Directions for this task :: Every line holding the word "parts" counts once. Give the total, nothing more.

Information given ::

* * *

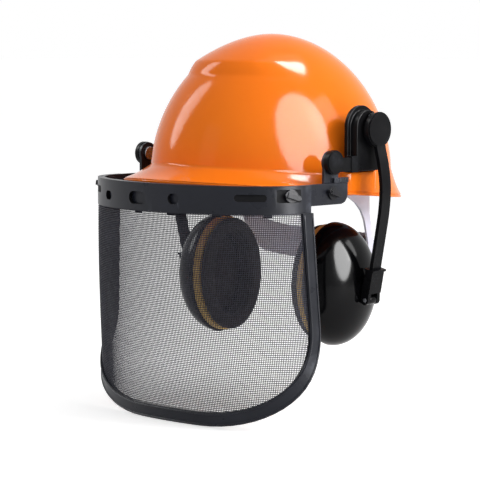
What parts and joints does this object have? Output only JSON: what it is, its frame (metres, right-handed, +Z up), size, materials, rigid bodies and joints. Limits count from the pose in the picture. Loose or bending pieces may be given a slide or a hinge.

* * *

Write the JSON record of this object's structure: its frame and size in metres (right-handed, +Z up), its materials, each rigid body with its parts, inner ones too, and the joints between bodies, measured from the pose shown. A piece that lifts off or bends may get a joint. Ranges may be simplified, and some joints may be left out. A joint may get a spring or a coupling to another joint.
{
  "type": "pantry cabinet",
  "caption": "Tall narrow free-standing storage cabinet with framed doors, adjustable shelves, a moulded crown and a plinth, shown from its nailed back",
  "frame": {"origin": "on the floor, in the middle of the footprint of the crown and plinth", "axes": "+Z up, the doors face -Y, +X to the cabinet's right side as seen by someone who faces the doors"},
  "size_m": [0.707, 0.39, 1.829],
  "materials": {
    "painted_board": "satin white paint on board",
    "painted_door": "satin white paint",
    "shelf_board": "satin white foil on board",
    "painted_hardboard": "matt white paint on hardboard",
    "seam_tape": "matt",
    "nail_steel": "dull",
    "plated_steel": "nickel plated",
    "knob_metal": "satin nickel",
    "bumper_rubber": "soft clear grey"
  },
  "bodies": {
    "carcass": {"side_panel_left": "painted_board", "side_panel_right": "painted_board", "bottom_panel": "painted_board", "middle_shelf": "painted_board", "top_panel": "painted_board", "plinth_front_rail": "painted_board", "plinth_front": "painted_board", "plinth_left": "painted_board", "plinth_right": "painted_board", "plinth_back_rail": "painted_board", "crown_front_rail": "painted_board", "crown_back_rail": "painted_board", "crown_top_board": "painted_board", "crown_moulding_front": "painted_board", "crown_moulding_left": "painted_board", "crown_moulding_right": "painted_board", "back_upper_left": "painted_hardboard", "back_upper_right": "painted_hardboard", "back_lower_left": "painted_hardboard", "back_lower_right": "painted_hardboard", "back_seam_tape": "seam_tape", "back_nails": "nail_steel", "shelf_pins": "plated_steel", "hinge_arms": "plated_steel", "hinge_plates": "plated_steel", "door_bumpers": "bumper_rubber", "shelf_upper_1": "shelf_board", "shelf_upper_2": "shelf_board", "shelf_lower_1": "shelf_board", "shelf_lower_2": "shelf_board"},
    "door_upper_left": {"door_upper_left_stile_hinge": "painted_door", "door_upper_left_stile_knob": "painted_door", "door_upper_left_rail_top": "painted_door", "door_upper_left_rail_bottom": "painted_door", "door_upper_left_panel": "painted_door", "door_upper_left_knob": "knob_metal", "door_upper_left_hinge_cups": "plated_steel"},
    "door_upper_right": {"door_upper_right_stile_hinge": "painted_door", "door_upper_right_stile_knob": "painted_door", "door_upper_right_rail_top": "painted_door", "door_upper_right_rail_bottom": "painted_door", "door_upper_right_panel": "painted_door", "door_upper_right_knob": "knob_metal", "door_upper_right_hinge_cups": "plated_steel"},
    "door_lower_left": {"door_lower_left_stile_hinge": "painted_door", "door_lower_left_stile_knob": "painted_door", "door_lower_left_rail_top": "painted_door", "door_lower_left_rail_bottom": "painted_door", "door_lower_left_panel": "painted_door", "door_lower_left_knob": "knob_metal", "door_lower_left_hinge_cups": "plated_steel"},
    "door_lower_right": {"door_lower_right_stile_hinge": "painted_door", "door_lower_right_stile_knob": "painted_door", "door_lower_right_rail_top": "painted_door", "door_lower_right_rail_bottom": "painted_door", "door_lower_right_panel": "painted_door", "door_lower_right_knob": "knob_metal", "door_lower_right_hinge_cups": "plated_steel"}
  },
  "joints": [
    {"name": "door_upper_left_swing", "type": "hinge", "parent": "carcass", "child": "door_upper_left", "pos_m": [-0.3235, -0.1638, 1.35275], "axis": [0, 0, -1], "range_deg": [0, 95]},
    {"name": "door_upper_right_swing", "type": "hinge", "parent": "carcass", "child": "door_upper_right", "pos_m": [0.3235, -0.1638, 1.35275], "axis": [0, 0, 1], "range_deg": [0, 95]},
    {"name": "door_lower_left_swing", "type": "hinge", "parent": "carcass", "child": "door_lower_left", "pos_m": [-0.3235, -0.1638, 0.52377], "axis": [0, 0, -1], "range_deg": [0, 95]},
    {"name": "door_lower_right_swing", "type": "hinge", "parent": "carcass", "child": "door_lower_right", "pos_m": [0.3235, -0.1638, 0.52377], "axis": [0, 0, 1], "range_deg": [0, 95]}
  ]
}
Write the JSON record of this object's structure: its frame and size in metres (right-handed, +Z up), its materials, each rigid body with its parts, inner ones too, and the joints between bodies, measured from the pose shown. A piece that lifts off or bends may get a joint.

* * *

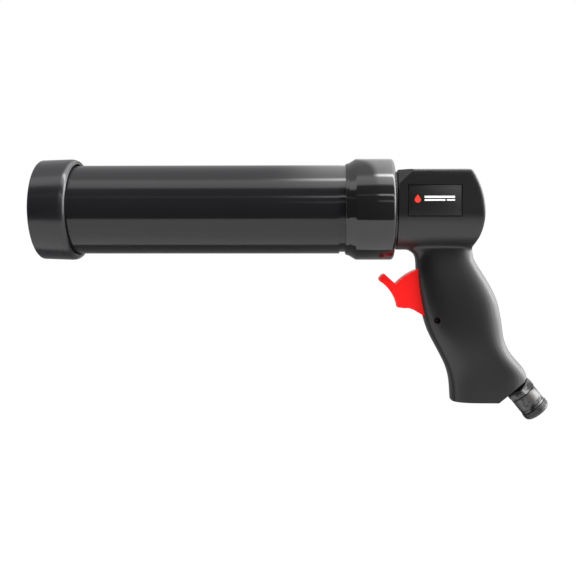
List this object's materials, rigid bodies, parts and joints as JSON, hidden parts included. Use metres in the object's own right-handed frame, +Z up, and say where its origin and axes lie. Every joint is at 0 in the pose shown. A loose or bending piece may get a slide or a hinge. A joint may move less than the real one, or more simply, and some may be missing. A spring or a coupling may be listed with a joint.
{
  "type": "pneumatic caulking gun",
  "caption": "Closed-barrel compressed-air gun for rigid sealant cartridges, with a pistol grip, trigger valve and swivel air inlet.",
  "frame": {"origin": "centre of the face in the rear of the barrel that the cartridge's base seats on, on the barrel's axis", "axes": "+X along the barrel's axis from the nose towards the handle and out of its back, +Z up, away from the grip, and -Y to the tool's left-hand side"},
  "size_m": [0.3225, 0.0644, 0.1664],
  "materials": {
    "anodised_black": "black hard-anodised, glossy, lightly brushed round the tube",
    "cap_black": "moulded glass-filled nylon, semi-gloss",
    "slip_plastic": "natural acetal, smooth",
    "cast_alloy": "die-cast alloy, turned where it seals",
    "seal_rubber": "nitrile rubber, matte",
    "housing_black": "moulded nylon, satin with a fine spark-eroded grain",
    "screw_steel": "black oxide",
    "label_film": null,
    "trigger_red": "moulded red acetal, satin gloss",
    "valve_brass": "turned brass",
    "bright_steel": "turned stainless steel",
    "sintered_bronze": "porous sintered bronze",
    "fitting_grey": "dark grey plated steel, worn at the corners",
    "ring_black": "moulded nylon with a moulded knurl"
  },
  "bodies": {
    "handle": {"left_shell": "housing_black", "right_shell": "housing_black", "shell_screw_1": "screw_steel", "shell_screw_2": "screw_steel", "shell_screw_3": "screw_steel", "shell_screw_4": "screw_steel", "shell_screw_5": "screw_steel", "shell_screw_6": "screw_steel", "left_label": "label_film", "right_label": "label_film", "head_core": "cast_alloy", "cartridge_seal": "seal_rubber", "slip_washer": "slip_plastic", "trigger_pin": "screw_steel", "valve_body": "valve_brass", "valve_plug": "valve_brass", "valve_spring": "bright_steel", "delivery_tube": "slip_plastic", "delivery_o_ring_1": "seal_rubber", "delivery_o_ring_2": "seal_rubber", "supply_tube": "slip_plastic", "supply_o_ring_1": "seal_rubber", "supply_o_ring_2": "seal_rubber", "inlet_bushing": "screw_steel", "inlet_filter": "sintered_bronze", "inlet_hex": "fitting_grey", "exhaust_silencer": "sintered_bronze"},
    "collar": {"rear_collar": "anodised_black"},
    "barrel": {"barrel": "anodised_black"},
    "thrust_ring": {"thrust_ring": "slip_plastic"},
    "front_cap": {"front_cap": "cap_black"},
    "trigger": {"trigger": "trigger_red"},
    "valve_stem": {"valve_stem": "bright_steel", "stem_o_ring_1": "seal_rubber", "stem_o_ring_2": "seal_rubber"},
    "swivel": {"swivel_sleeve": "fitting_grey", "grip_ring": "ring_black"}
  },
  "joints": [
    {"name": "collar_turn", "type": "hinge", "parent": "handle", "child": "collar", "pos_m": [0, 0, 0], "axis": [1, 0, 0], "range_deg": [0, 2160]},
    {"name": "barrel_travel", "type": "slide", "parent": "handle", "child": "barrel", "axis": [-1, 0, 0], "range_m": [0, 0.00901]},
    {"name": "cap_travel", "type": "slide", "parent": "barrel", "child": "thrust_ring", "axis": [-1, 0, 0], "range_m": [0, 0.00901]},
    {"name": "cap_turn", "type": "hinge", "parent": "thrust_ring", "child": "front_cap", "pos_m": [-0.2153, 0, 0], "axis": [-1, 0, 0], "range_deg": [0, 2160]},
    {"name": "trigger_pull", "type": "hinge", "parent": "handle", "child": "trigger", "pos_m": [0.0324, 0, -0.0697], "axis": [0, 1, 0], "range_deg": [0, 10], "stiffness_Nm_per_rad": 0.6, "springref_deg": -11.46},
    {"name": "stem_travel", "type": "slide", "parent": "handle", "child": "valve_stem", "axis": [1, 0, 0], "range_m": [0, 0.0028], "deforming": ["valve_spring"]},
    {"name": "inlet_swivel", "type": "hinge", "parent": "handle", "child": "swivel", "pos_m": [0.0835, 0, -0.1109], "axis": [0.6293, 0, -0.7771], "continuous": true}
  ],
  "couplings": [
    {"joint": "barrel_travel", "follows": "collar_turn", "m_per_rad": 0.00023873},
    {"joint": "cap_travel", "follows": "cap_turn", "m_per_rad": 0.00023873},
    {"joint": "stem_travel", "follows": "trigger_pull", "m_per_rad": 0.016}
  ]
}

* * *

Answer for this exercise :: 4